Violent, unprovoked outbursts in male mice have been linked to changes in a brain structure tied to the control of anxiety and fear, according to a report by researchers from NYU Langone Medical Center to be published in the journal Current Biology online Feb. 11, 2016.
Damage or lost function in the animals’ midbrain wall structure — the lateral septum — was found to trigger a cascade of activity in other brain regions that produced “septal rage.” These sudden, violent acts, mostly attacks on other mice, have long been seen in rodents with a damaged lateral septum, and in some birds, researchers say.
“Our latest findings show how the lateral septum in mice plays a gatekeeping role, simultaneously ‘pushing down the brake’ and ‘lifting the foot off the accelerator’ of violent behavior,” says study senior investigator Dayu Lin, PhD, an assistant professor at NYU Langone’s Druckenmiller Neuroscience Institute.
The lateral septum, Lin notes, is physically connected to, and receives electrical signals from, the part of the brain that controls emotion and learning (the hippocampus). The lateral septum also projects into and receives signals from the brain region most broadly tied to aggression and hormone production (the hypothalamus).
Lin emphasizes that septal rage is not known to occur in humans, but that studying male aggression in mice might help to map the circuitry involved in controlling other forms of aggression, including violent behavior in humans.
Among the study’s key findings was that stimulating brain cells in the lateral septum controlled other brain cells, notably in a centrally located region of the hypothalamus, identified anatomically as the ventrolateral part of the ventromedial hypothalamus. Previous research by Lin had shown this brain region to be highly active during natural aggression but, until now, had not identified the other parts of the brain that interact with it in this context.
By “exciting” selected groups of brain cells with light from a surgically inserted probe, Lin and her colleagues changed the activity of cells in the lateral septum, and found that they could start, stop, and re-start aggressive outbursts in the study mice.
According to Lin, interrupting the connection between the lateral septum and ventromedial hypothalamus did not affect the mice’s sexual behavior, and did not in other experiments stop male mice from attempting to have sex with female mice. This is important, Lin says, because it demonstrates that two innate behaviors, aggression and sexual behavior, can be adjusted separately.

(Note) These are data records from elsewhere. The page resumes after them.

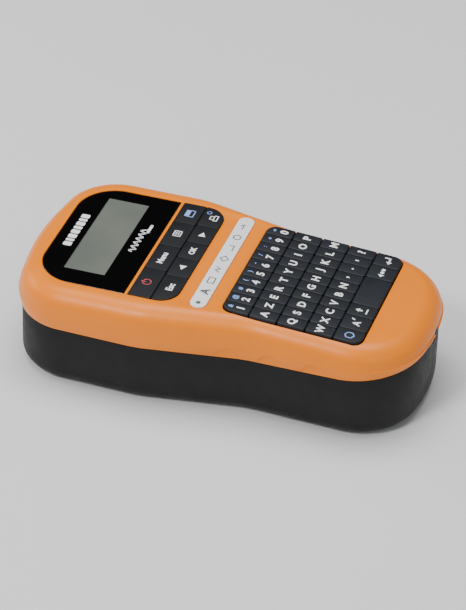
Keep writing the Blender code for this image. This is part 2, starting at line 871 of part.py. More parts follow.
def cells():
    for index in range(CELL_COUNT):
        x = (index - (CELL_COUNT - 1) / 2) * CELL_PITCH
        nub, step = 1.9, 0.8
        profile = (
            (0.0, 0.0),
            (CELL_RADIUS, 0.0),
            (CELL_RADIUS, CELL_LENGTH - step),
            (nub, CELL_LENGTH - step),
            (nub, CELL_LENGTH),
            (0.0, CELL_LENGTH),
        )
        obj = turned(f"cell_{index + 1}", profile, 20, "cell_green")
        low = WALL + CELL_RADIUS + 0.6
        flip = index % 2 == 1
        y = CELLS_END_Y + (CELL_LENGTH if flip else 0)
        obj.location = (x * MM, y * MM, low * MM)
        obj.rotation_euler = (math.pi / 2 if flip else -math.pi / 2, 0, 0)


def contacts():
    """Sprung contact plates at both ends of the row of cells."""
    half = CELL_COUNT * CELL_PITCH / 2 - 1
    for name, y in (
        ("contact_foot", CELLS_END_Y - GAP - CONTACT_THICK),
        ("contact_head", CELLS_END_Y + CELL_LENGTH + GAP),
    ):
        outline = rectangle(-half, half, y, y + CONTACT_THICK)
        prism(name, outline, 4.0, 13.0, "steel")


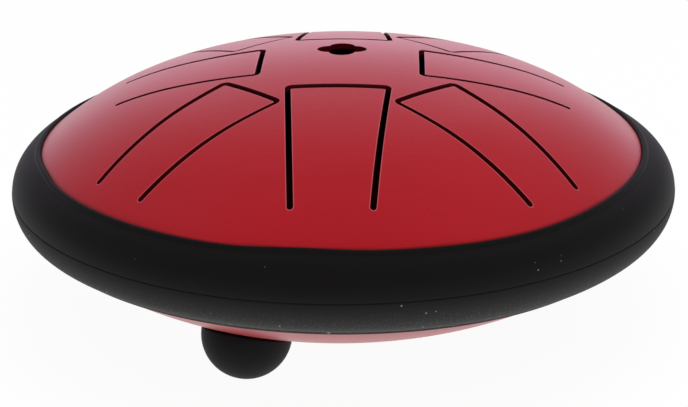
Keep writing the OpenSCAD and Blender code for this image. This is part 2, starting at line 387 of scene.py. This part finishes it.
def makeRingRubber(c):
    material, tree, coords = newMaterial("mouldedRingRubber")
    height = addNode(tree, "ShaderNodeSeparateXYZ", links={0: coords}).outputs["Z"]

    def between(start, end):
        return {"From Min": start, "From Max": end}

    def heights(high, low):
        return between((jointHeight + high) * mm, (jointHeight + low) * mm)

    parting = heights(c["partingHeight"] + c["partingBlur"], c["partingHeight"] - c["partingBlur"])
    lower = addNode(tree, "ShaderNodeMapRange", parting, {"Value": height})
    floorLightFade = {"interpolation_type": "SMOOTHSTEP", **heights(*c["floorLightFade"])}
    floorLit = addNode(tree, "ShaderNodeMapRange", floorLightFade, {"Value": height})
    body = addNode(tree, "ShaderNodeMix", {
        "data_type": "RGBA", 6: hexToLinear(c["colour"]), 7: hexToLinear(c["floorLightColour"])}, {0: floorLit})
    # pits of the grain, more of them the lower down, along with the painted floor light
    grain = addNode(tree, "ShaderNodeTexNoise", {"Scale": perMetre(c["grainSize"]), "Detail": 2.0},
                    {"Vector": coords})
    pits = addNode(tree, "ShaderNodeMapRange", between(*c["pitLevels"]), {"Value": grain})
    floorLitSquared = addNode(tree, "ShaderNodeMath", {"operation": "POWER", 1: 2.0}, {0: floorLit})
    pits = addNode(tree, "ShaderNodeMath", {"operation": "MULTIPLY"}, {0: pits, 1: floorLitSquared})
    # dust lies in drifts, thicker low down
    cells = addNode(tree, "ShaderNodeTexVoronoi", {"Scale": perMetre(c["dustSpacing"]), "Randomness": 1.0},
                    {"Vector": coords})
    pick = addNode(tree, "ShaderNodeSeparateColor", links={0: cells.outputs["Color"]})
    smear = addNode(tree, "ShaderNodeTexNoise", {"Scale": perMetre(c["driftSize"]), "Detail": 4.0},
                    {"Vector": coords})
    drift = addNode(tree, "ShaderNodeMapRange", between(*c["driftLevels"]), {"Value": smear})
    low = addNode(tree, "ShaderNodeMapRange", {**heights(*c["dustHeights"]), "To Min": c["highDust"]},
                  {"Value": height})
    amount = addNode(tree, "ShaderNodeMath", {"operation": "MULTIPLY"}, {0: drift, 1: low})
    amount = addNode(tree, "ShaderNodeMath", {"operation": "MULTIPLY"}, {0: amount, 1: pick})
    largest = c["dustSize"] / c["dustSpacing"]
    size = addNode(tree, "ShaderNodeMath", {"operation": "MULTIPLY", 1: largest}, {0: amount})
    dust = addNode(tree, "ShaderNodeMath", {"operation": "LESS_THAN"},
                   {0: cells.outputs["Distance"], 1: size})
    for where, colour in ((pits, "pitColour"), (dust, "dustColour")):
        body = addNode(tree, "ShaderNodeMix", {"data_type": "RGBA", 7: hexToLinear(c[colour])},
                       {0: where, 6: body.outputs[2]})
    gloss = addNode(tree, "ShaderNodeMapRange", {"To Min": c["roughness"], "To Max": c["lowerRoughness"]},
                    {"Value": lower})
    polished, coarse = c["grainStrength"]
    deep = addNode(tree, "ShaderNodeMapRange", {"To Min": polished, "To Max": coarse}, {"Value": lower})
    bump = addNode(tree, "ShaderNodeBump", {"Distance": c["grainDepth"] * mm},
                   {"Strength": deep, "Height": grain})
    skin = addNode(tree, "ShaderNodeBsdfPrincipled", {"IOR": 1.5, "Specular IOR Level": c["shine"]},
                   {"Base Color": body.outputs[2], "Roughness": gloss, "Normal": bump})
    addNode(tree, "ShaderNodeOutputMaterial", links={"Surface": skin})
    return material


mouldedRingRubber = makeRingRubber(ringRubber)


# feet: softer black rubber, cast smooth, with a slight bloom that greys it in patches

footRubber = {
    "colour": "#0E0E0F",
    "bloomColour": "#161517",
    "bloomSize": 6,         # mm across the patches
    "shine": 0.13,
    "roughness": 0.62,
    "roughnessSpread": 0.05,    # more or less than that, with the bloom
    "grainSize": 0.5,       # mm
    "grainDepth": 0.03,     # mm
}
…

The scientists also found that when excited, lateral septum cells increased activity in one set of brain cells in the ventrolateral part of the ventromedial hypothalamus, even as they decreased activity in another nerve cell set in the same region. Indeed, the cells most active during mice attacks were those suppressed to the greatest degree during septal stimulation, while the cells suppressed during aggression were most active when the lateral septum was stimulated. Lin says this finding suggests that the lateral septum is a “smart” gatekeeper of aggression, suppressing attack-excited cells while activating attack-inhibited cells.
“Our research provides what we believe is the first evidence that the lateral septum directly ‘turns the volume up or down’ in aggression in male mice, and it establishes the first ties between this region and the other key brain regions involved in violent behavior,” says Lin.
The research team next plans to investigate which specific brain cells in the lateral septum control male aggression, and under what conditions they are activated to promote or halt the behavior. Lin says her long-term goal is to determine whether or not therapeutic means can be found to control aggression without compromising other social and cognitive functions.